>>>

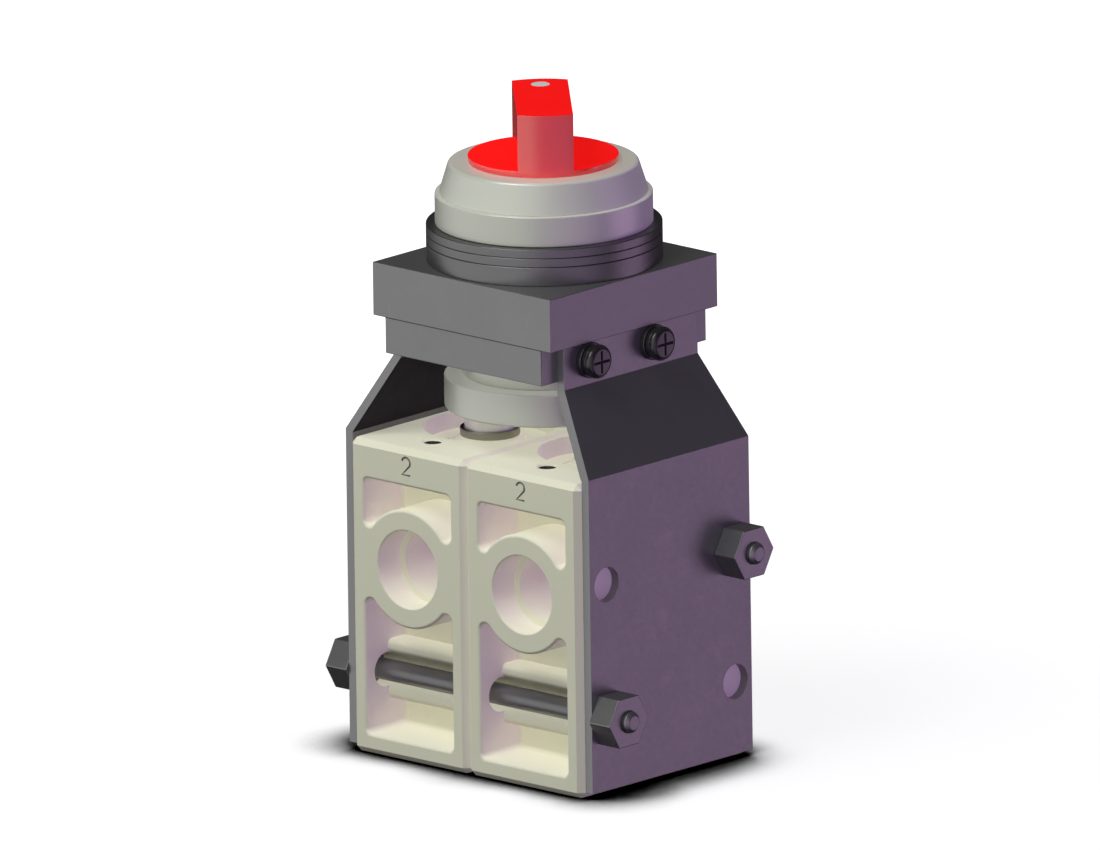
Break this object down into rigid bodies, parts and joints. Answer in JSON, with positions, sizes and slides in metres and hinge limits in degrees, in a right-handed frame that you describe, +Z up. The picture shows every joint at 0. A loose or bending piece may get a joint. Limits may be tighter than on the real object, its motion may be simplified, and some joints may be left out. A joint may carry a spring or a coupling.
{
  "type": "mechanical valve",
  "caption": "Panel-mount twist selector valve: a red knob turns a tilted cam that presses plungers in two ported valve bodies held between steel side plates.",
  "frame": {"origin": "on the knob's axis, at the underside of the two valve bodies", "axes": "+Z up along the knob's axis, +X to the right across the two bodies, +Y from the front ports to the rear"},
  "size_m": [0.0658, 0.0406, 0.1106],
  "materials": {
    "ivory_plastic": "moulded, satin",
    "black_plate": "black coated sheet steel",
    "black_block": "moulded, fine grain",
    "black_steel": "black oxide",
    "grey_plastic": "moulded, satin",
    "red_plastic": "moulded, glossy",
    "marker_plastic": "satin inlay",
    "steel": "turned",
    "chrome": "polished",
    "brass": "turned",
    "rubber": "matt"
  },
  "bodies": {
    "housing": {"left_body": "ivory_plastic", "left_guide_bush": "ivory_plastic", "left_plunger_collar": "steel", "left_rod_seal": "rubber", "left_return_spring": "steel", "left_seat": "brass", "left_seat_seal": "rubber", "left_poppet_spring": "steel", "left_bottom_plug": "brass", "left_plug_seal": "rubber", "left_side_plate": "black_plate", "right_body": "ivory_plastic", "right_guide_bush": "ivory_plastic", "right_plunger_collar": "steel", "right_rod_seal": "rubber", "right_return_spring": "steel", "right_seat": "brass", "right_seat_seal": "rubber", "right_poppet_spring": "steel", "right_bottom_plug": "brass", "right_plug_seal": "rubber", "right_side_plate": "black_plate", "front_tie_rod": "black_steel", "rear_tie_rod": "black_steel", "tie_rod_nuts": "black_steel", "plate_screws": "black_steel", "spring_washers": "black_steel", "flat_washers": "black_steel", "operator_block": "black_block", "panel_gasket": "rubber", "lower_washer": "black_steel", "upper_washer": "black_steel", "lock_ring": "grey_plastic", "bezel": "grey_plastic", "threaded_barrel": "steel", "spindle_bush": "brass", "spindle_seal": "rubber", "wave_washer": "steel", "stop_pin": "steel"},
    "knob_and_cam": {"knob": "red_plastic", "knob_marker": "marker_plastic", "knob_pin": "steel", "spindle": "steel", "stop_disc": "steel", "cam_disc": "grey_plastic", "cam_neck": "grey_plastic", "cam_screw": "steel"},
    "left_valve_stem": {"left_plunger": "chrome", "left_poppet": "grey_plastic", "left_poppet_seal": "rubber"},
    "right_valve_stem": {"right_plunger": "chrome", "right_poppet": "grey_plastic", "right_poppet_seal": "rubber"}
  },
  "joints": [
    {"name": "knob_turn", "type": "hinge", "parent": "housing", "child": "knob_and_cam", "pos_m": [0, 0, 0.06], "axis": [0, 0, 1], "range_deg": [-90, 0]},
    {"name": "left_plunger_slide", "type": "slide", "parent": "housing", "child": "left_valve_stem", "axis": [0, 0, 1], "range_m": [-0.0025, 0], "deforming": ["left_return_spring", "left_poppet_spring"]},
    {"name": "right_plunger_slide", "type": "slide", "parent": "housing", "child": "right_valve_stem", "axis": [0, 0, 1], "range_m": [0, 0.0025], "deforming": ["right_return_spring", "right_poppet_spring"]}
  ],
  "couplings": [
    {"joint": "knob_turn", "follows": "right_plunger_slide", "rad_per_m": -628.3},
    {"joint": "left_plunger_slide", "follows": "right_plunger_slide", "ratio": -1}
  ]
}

<<<

> _DO THIS_
Please return the data above exactly as given.

> _REPLY TO THE EXERCISE_
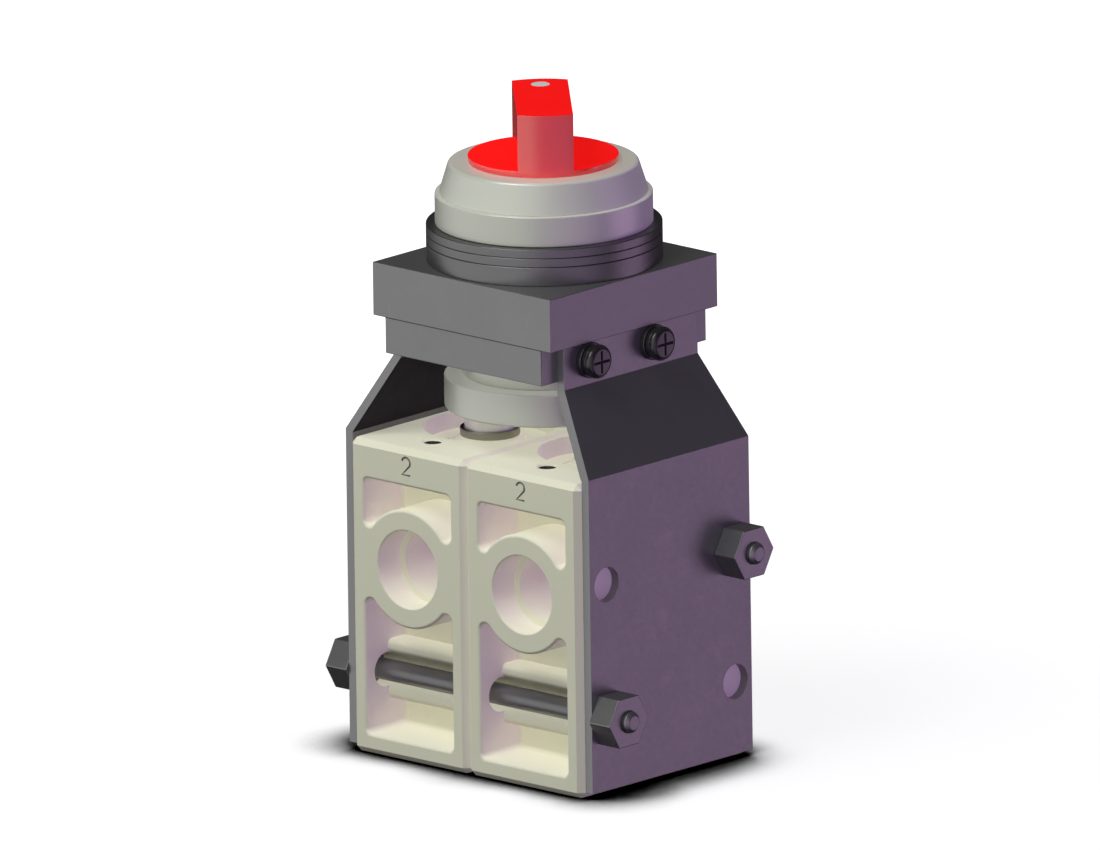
Break this object down into rigid bodies, parts and joints. Answer in JSON, with positions, sizes and slides in metres and hinge limits in degrees, in a right-handed frame that you describe, +Z up. The picture shows every joint at 0. A loose or bending piece may get a joint. Limits may be tighter than on the real object, its motion may be simplified, and some joints may be left out. A joint may carry a spring or a coupling.
{
  "type": "mechanical valve",
  "caption": "Panel-mount twist selector valve: a red knob turns a tilted cam that presses plungers in two ported valve bodies held between steel side plates.",
  "frame": {"origin": "on the knob's axis, at the underside of the two valve bodies", "axes": "+Z up along the knob's axis, +X to the right across the two bodies, +Y from the front ports to the rear"},
  "size_m": [0.0658, 0.0406, 0.1106],
  "materials": {
    "ivory_plastic": "moulded, satin",
    "black_plate": "black coated sheet steel",
    "black_block": "moulded, fine grain",
    "black_steel": "black oxide",
    "grey_plastic": "moulded, satin",
    "red_plastic": "moulded, glossy",
    "marker_plastic": "satin inlay",
    "steel": "turned",
    "chrome": "polished",
    "brass": "turned",
    "rubber": "matt"
  },
  "bodies": {
    "housing": {"left_body": "ivory_plastic", "left_guide_bush": "ivory_plastic", "left_plunger_collar": "steel", "left_rod_seal": "rubber", "left_return_spring": "steel", "left_seat": "brass", "left_seat_seal": "rubber", "left_poppet_spring": "steel", "left_bottom_plug": "brass", "left_plug_seal": "rubber", "left_side_plate": "black_plate", "right_body": "ivory_plastic", "right_guide_bush": "ivory_plastic", "right_plunger_collar": "steel", "right_rod_seal": "rubber", "right_return_spring": "steel", "right_seat": "brass", "right_seat_seal": "rubber", "right_poppet_spring": "steel", "right_bottom_plug": "brass", "right_plug_seal": "rubber", "right_side_plate": "black_plate", "front_tie_rod": "black_steel", "rear_tie_rod": "black_steel", "tie_rod_nuts": "black_steel", "plate_screws": "black_steel", "spring_washers": "black_steel", "flat_washers": "black_steel", "operator_block": "black_block", "panel_gasket": "rubber", "lower_washer": "black_steel", "upper_washer": "black_steel", "lock_ring": "grey_plastic", "bezel": "grey_plastic", "threaded_barrel": "steel", "spindle_bush": "brass", "spindle_seal": "rubber", "wave_washer": "steel", "stop_pin": "steel"},
    "knob_and_cam": {"knob": "red_plastic", "knob_marker": "marker_plastic", "knob_pin": "steel", "spindle": "steel", "stop_disc": "steel", "cam_disc": "grey_plastic", "cam_neck": "grey_plastic", "cam_screw": "steel"},
    "left_valve_stem": {"left_plunger": "chrome", "left_poppet": "grey_plastic", "left_poppet_seal": "rubber"},
    "right_valve_stem": {"right_plunger": "chrome", "right_poppet": "grey_plastic", "right_poppet_seal": "rubber"}
  },
  "joints": [
    {"name": "knob_turn", "type": "hinge", "parent": "housing", "child": "knob_and_cam", "pos_m": [0, 0, 0.06], "axis": [0, 0, 1], "range_deg": [-90, 0]},
    {"name": "left_plunger_slide", "type": "slide", "parent": "housing", "child": "left_valve_stem", "axis": [0, 0, 1], "range_m": [-0.0025, 0], "deforming": ["left_return_spring", "left_poppet_spring"]},
    {"name": "right_plunger_slide", "type": "slide", "parent": "housing", "child": "right_valve_stem", "axis": [0, 0, 1], "range_m": [0, 0.0025], "deforming": ["right_return_spring", "right_poppet_spring"]}
  ],
  "couplings": [
    {"joint": "knob_turn", "follows": "right_plunger_slide", "rad_per_m": -628.3},
    {"joint": "left_plunger_slide", "follows": "right_plunger_slide", "ratio": -1}
  ]
}